L’État a ajouté que les délais de démolition « représentent une question complexe et sensible, dont les conséquences dépassent les simples lois sur la construction et la planification », et a ajouté que l’évacuation du camp pourrait avoir des conséquences « pour les relations extérieures et la sécurité d’Israël ».
L’organisation de droite Regavim, qui est l’un des demandeurs exigeant que Khan al-Ahmar soit immédiatement détruit, a denoncé la position du gouvernement, déclarant que « le gouvernement israélien a fabriqué un plateau en argent sur lequel nous allons offrir à l’Autorité palestinienne un État au cœur d’Israël : l’avant-poste illégal connu sous le nom de Khan al-Ahmar. »

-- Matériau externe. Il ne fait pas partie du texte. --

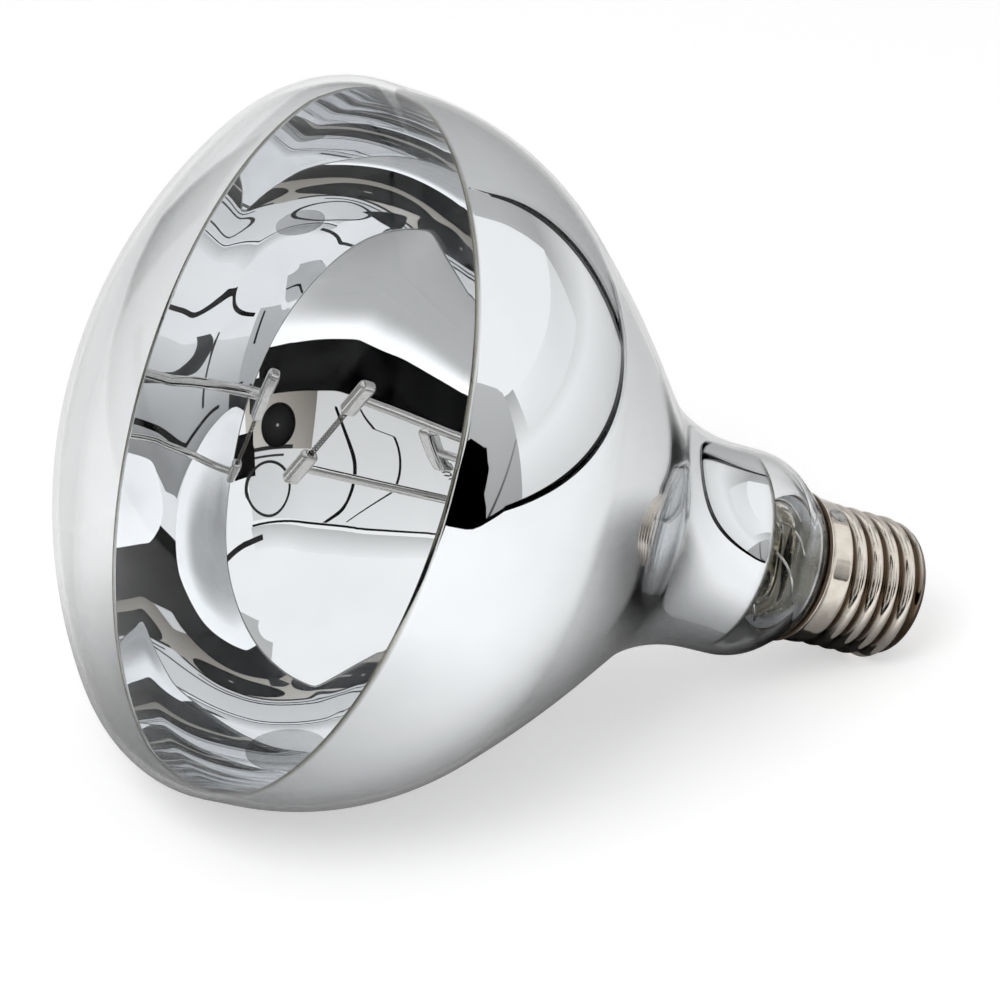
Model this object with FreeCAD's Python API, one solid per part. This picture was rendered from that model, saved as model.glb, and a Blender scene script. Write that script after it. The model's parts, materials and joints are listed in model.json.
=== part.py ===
"""Infrared heat lamp: a blown reflector bulb with a clear domed face, a mirror on the inside of its bowl,
a coiled filament between two leads that stand in a glass stem, and a screw cap with a rounded thread.
It lies on its side, resting on the bowl and on the last crest of the thread.

The lamp is modelled along its own axis and laid down at the end. On that axis, z is the distance in
millimetres from the front of the glass towards the cap, and x points at the surface that it lies on.
"""
import FreeCAD
import Part
import math
import os

Vector = FreeCAD.Vector
AXIS = Vector(0, 0, 1)
ORIGIN = Vector(0, 0, 0)

# Glass envelope, outside sizes
BULB_RADIUS = 62.6
FACE_RADIUS = 90.0
SHOULDER_RADIUS = 15.0
BAND_LENGTH = 6.0
BOWL_TURN = 36.0
CONE_TURN = 6.6
NECK_RADIUS = 19.05
NECK_LENGTH = 5.4
NECK_SHOULDER_RADIUS = 12.0
NECK_SHOULDER_TURN = 33.0
TAIL_FILLET_RADIUS = 3.0
TAIL_RADIUS = 10.2
TAIL_LENGTH = 5.0
GLASS_WALL = 1.2

# The skirt's bends, as shares of its drop from the widest ring to the neck, so that they fit any bulb
BOWL_SHARE = 1.148
CONE_SHARE = 5.74
FILLET_SHARE = 0.8266

# Mirror on the inside of the bowl
MIRROR_TAIL = 2.0
MIRROR_FILM = 0.15
MIRROR_GAP = 0.05

# Glass stem: flare, tube and press
STEM_TUBE_RADIUS = 6.6
STEM_WALL = 1.1
STEM_FLARE_RADIUS = 3.2
STEM_LENGTH = 27.0
STEM_RIM_GAP = 0.05
PRESS_LENGTH = 9.0
PRESS_WIDTH = 13.0
PRESS_THICKNESS = 5.4
SEAL_CLEARANCE = 0.02
EXHAUST_RADIUS = 1.9
EXHAUST_WALL = 0.5
EXHAUST_EMBED = 2.0
EXHAUST_TIP = 4.0

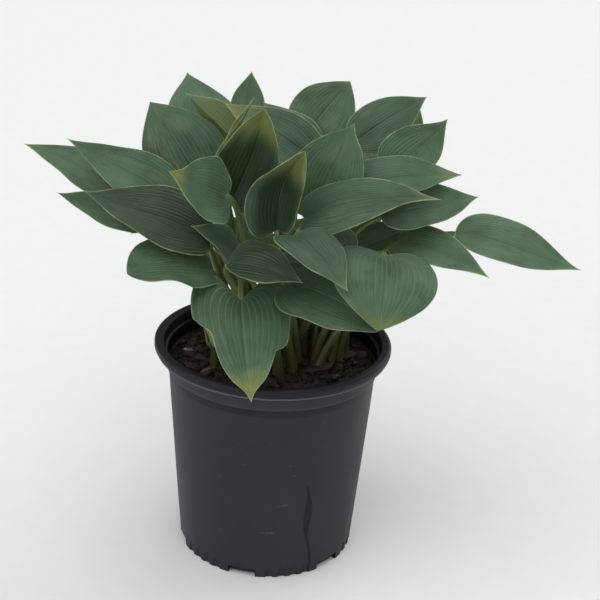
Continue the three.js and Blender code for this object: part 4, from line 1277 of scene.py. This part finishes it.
class HostaBuildStage(bpy.types.Operator):
    """Lay the paper floor, set soft light and place the camera"""

    bl_idname = "hosta.build_stage"
    bl_label = "Build Stage"

    def execute(self, context):
        scene, stage = context.scene, context.scene.hosta_stage
        corners = np.array([[-1, -1], [1, -1], [1, 1], [-1, 1]]) * PAPER
        floor = Surface(np.column_stack([corners, np.zeros(4)]), [[0, 1, 2, 3]])
        add_piece("floor", floor, [found("floor", floor_paper, stage)])
        set_lights(scene, stage)
        set_camera(scene, stage)
        scene.view_settings.view_transform = "Standard"
        return {"FINISHED"}


class HostaPanel(bpy.types.Panel):
    """Lists the settings and the build steps"""

    bl_idname = "VIEW3D_PT_hosta"
    bl_label = "Hosta"
    bl_space_type = "VIEW_3D"
    bl_region_type = "UI"
    bl_category = "Hosta"

    def draw(self, context):
        column = self.layout.column()
        for step in STEPS:
            column.operator(step.bl_idname)
        for group in (context.scene.hosta_leaf, context.scene.hosta_pot,
                      context.scene.hosta_mix, context.scene.hosta_stage):
            box = self.layout.box()
            for key in group.bl_rna.properties.keys():
                if key not in ("rna_type", "name"):
                    box.prop(group, key)


STEPS = (
    HostaBuildStage, HostaBuildPot, HostaBuildMix, HostaFrontLeaves, HostaLeftLeaves,
    HostaUpperLeaves, HostaMiddleLeaves, HostaInnerLeaves, HostaRightLeaves, HostaBackLeaves,
    HostaFurledLeaf, HostaYoungLeaf,
)
GROUPS = {
    "hosta_leaf": HostaLeafLooks, "hosta_pot": HostaPotLooks, "hosta_mix": HostaMixLooks,
    "hosta_stage": HostaStage,
}


def register():
    """Registers the settings, then the operators and the panel that use them."""
    for group in GROUPS.values():
        bpy.utils.register_class(group)
    for name, group in GROUPS.items():
        setattr(bpy.types.Scene, name, PointerProperty(type=group))
    for kind in (*STEPS, HostaPanel):
        bpy.utils.register_class(kind)


def unregister():
    """Takes away again what register adds, the last first."""
    for kind in (HostaPanel, *reversed(STEPS)):
        bpy.utils.unregister_class(kind)
    for name, group in GROUPS.items():
        delattr(bpy.types.Scene, name)
        bpy.utils.unregister_class(group)


def main():
    """Builds every piece in order."""
    register()
    for step in STEPS:
        family, action = step.bl_idname.split(".")
        getattr(getattr(bpy.ops, family), action)()


if __name__ == "__main__":
    main()
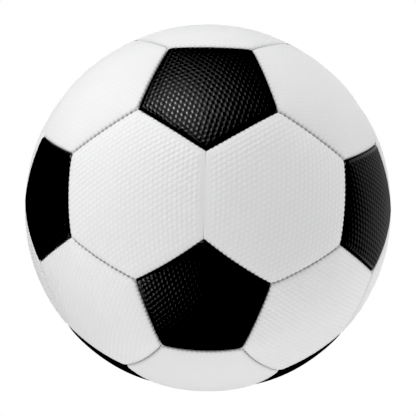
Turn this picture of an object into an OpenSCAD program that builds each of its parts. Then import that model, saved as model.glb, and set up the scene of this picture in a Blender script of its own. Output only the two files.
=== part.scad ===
// Stitched 32 panel soccer ball: 12 black pentagons and 20 white hexagons, each a
// cover tray with inward stitching flanges, its own foam pad and cloth lining, drawn
// together by thread around a rubber bladder with a needle valve.
// Origin at the centre of the ball, +Z up, millimetres.

/* [Ball] */
// outside diameter over the panels
ball_d = 220; // [180:1:270]
// clear width between two neighbouring flanges
seam_gap = 0.2; // [0.1:0.05:0.5]
// radius that a panel edge is rolled to where it turns into the seam
edge_r = 3.4; // [2:0.1:5]

/* [Panel layers] */
// thickness of the outer cover
cover_t = 1.2; // [0.8:0.1:1.8]
// thickness of the stitching flange
flange_t = 1.1; // [0.8:0.1:1.4]
// thickness of the foam pad under the cover
foam_t = 2.2; // [1.5:0.1:3]
// thickness of the glued cloth lining
lining_t = 1.2; // [0.8:0.1:1.6]
// clearance between one layer and the next
layer_gap = 0.05; // [0.03:0.01:0.1]

/* [Stitching] */
// stitches along each seam
stitch_n = 15; // [6:1:15]
// diameter of the waxed thread
thread_d = 0.8; // [0.6:0.1:1]
// free length between the last stitch and the corner
corner_free = 3.5; // [3:0.5:7]

/* [Bladder and valve] */
// wall of the rubber bladder
bladder_t = 0.8; // [0.5:0.1:1.2]
// outside radius of the valve housing
housing_r = 4.2; // [3.5:0.1:5.1]
// length of the valve housing
housing_len = 14.3; // [12:0.1:16]
// radius of the needle channel
needle_r = 1; // [0.8:0.1:1.2]
// radius of the patch that joins the housing to the bladder
patch_r = 18; // [14:0.5:20]
// radius of the stiff ring around the housing in the foam layer
ring_r = 13; // [10:0.5:16]
// depth of the valve head below the cover
valve_sink = 0.7; // [0.4:0.1:1]

/* [Hidden] */
ball_r = ball_d / 2;
golden = (1 + sqrt(5)) / 2;
// The twelve pentagon centres are the corners of an icosahedron of edge 2.
pents = [for (s = [-1, 1], t = [-1, 1]) each [[0, s * golden, t], [s, 0, t * golden],
    [s * golden, t, 0]]];
// Neighbours lie one edge apart, and the next nearest centres over 3 apart.
near_reach = 2.1;
function near(a, b) = norm(a - b) < near_reach;
// Each hexagon sits between three neighbouring pentagons.
hexes = [for (i = [0:9], j = [i + 1:10], k = [j + 1:11])
    if (near(pents[i], pents[j]) && near(pents[j], pents[k]) && near(pents[i], pents[k]))
        [pents[i], pents[j], pents[k]]];
// The valve goes in the hexagon that looks to the back, the left and up.
valve_dir = [-1, 1, 1];
function middle(h) = h[0] + h[1] + h[2];
function at_valve(h) = norm(cross(middle(h), valve_dir)) < 0.1 && middle(h) * valve_dir > 0;
valve_hex = [for (h = hexes) if (at_valve(h)) h][0];
plain_hexes = [for (h = hexes) if (!at_valve(h)) h];
neighbour = [for (p = pents) [for (q = pents) if (near(p, q) && norm(p - q) > 1) q][0]];
// A seam is the arc between two corners, and a corner is a third of the way along
// the line between two pentagon centres.
function corner(p, q) = (2 * p + q) / 3;
hexagon_seams = [for (i = [0:10], j = [i + 1:11]) if (near(pents[i], pents[j]))
    [corner(pents[i], pents[j]), corner(pents[j], pents[i])]];
pentagon_seams = [for (h = hexes, i = [0:2])
    [corner(h[i], h[(i + 1) % 3]), corner(h[i], h[(i + 2) % 3])]];
// Distances from the ball's centre to a corner and to the middle of a side, counted in
// panel edges, then the angle from a panel's centre to its side and half a seam's angle.
corner_reach = norm(2 * pents[0] + neighbour[0]) / 2;
side_reach = sqrt(corner_reach * corner_reach - 1 / 4);
pent_tilt = asin(1 / (2 * tan(180 / 5)) / side_reach);
hex_tilt = asin(1 / (2 * tan(180 / 6)) / side_reach);
seam_half = asin(1 / (2 * corner_reach));
// How far a cutting shape runs past what it cuts.
past = 2;
// The roll's centre is set out a little, so it meets the cover and the flange at an angle.
roll_centre = 0.92 * edge_r;
roll_cut = 0.75 * edge_r;
foam_out = ball_r - cover_t - layer_gap;
lining_out = foam_out - foam_t - layer_gap;
flange_in = lining_out - lining_t - 2 * layer_gap;
bladder_r = flange_in - layer_gap;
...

Khan al Ahmar est situé juste à l’est de Jérusalem-Est, près de la grande implantation de Maale Adumim.

L’État affirme que les structures, principalement des cabanes et tentes de fortune, ont été construites sans permis et constituent une menace pour les habitants du village en raison de leur proximité avec une autoroute.
Les habitants palestiniens de Khan al-Ahmar, membres de la tribu Jahalin, disent être arrivés dans la région dans les années 1950, alors qu’elle était sous domination jordanienne, après avoir déjà été déplacés pendant la guerre d’indépendance de 1948.
L’État a aménagé où pourraient s’installer les résidents du hameau à une quinzaine de kilomètres à l’Ouest de Khan al-Ahmar, aux abords de la ville palestinienne d’Abu Dis, près de Jérusalem, où ont été installées des structures rudimentaires variées et les infrastructures nécessaires à un système d’assainissement ainsi qu’à l’approvisionnement en eau et en électricité.
Mais les Nations unies, l’Union européenne et d’autres instances internationales ont averti que le déplacement forcé des habitants de Khan al-Ahmar violerait le droit international et pourrait même constituer un crime de guerre, le déplacement d’une population placée sous occupation étant interdit par la loi internationale.